The term variance is always a bit confusing to me as it relates to poker. But i believe this is true bc shorter games rely on showdown winnings more and deeper games rely on non showdown winnings more and non showdown smooths out your wr more.

Could be off on that last bit.
Variance is defined as the expected value of the squared deviation from the mean.

For example, whenever you fold your variance for that decision is 0, as your EV at that decision point is 0 so there is no deviation from the mean (although your variance for the hand from the start is not 0). If you make a 0 EV 200BB river bluff shove into a 100BB pot, the variance is (200-0)^2*1/3+(100-0)^2*2/3 = 20000.

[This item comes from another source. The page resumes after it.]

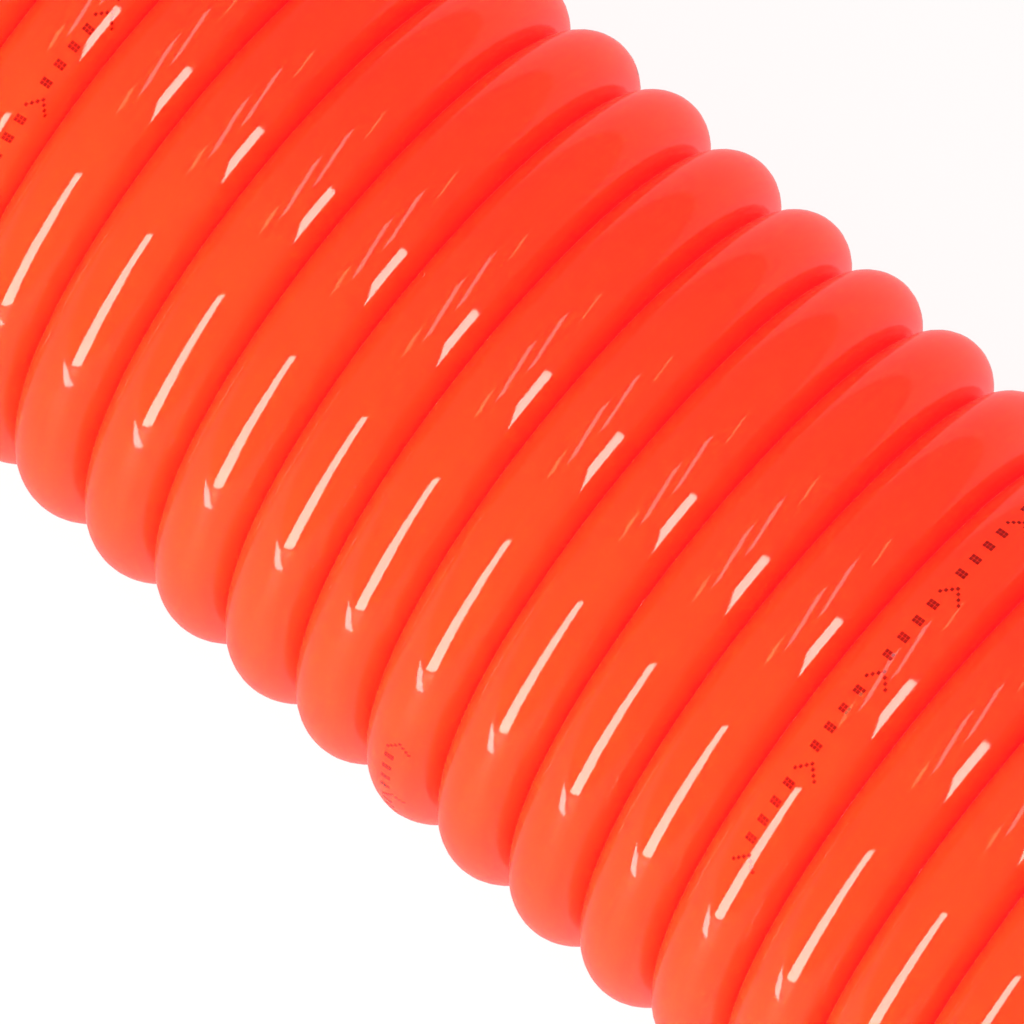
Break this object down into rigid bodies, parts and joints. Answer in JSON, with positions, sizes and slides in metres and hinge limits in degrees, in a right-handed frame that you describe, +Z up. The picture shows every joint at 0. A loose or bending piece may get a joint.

In deeper stacked games greater deviations from the mean occur which are not even possible in shorter games, which is why it does not make sense that shorter games would have higher variance.

Standard deviation is the square root of variance. We typically prefer to use SD for any of the applications related to poker.

I did just look at my own online database, and it is too small to draw any reasonable conclusions, unfortunately. There doesn't seem to be any correlation at all between stack depth and variance in my tiny 5000 hand sample.

Quote:
Originally Posted by aoFrantic View Post
Online MTTs are completely night and day compared to cash wrt variance dependent on current stack size. The difference is bigger than between PLO and NLHE.
At least it's evidence relevant to the discussion. It would be cool if you could provide some.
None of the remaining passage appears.